I went over to a friend's house one evening, and came home looking like a raccoon. My friend had a lot of makeup. I think I came home wearing all of it. Caught hell, too. It was all very well to dress up, but I was not allowed to go out in public like that.

I had to get Special Permission from Dad to wear lipstick and nylons to a school dance...and that continued until I was a Senior. It was always granted, but not right away. I had to start about ten days before the dance, begging, cajoling and campaigning to get that important permission. Without the chance to wear makeup and stockings, the school dance was just another sock hop.

Fashionable, when I was in high school, were very light pink and white shades of lipstick, blue and turquoise eye shadow, and tons of eyeliner and mascara. Geez. We all looked like zombies with yellow teeth...

Still, you could get a lipstick for a quarter, or tiny samples from the Avon lady. I never knew what anything else cost, because I couldn't afford it and wouldn't have known what to do with it.

It was hard to get through high school, looking like a twelve-year-old. Even harder when not allowed to wear any sort of makeup, or nylons, or high heels.

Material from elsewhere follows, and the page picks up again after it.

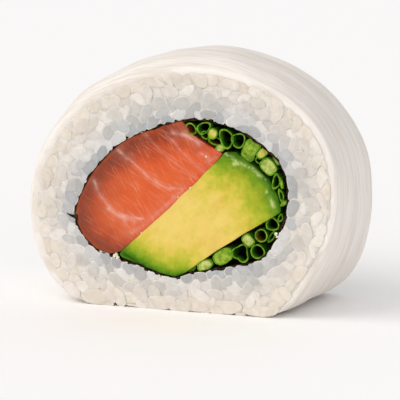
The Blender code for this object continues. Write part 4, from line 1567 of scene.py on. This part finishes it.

The circle completes itself. Now, it has to be a pretty formal occasion (or a play) for me to don any of those things!

1 comment:

  1. Thanks for the memories. Makeup was also rationed; it was mostly verboten. In my case, my mom found the clothes of crazy teenagers the most offensive. It was the introduction of hip-hugger bellbottom bluejeans (the first introduction, as far as I know, back in the very early 70's). We got ours at Academy Surplus, that was the cheapest place to shop. The way the 8th grade girls wore theirs was the cool way: they would sew the inseams together so that the jeans fit tightly around their thighs, then the bells fell like a waterfall below the knee. My mom refused, said it made a girl look "cheap" to wear such tight jeans. No, Mom, that's what made them look cool! My 7th grade heart lusted after bellbottom bluejeans that would make me look cool. So I wore my bluejeans a few times to school, then secretly hand-stitched the inseams to make the jeans fit tighter. I snuck my now "cool" bellbottom bluejeans to school and changed into them before classes began, then back to regular clothes before Mom picked me up at end of day. I don't remember when it ended or if my ruse was discovered. Maybe I realized I looked ridiculous. Maybe I just outgrew the pants. Maybe the fashion changed. Ha! But only for 30plus years, right? I wear hip-hugger bellbottoms again, and I don't have to get someone's permission to look ridiculous. And I still buy them cheaply...at the Goodwill. Because I'm a mom now, and I realize it's crazy to pay retail prices for a pair of jeans for a growing body, in this case mine!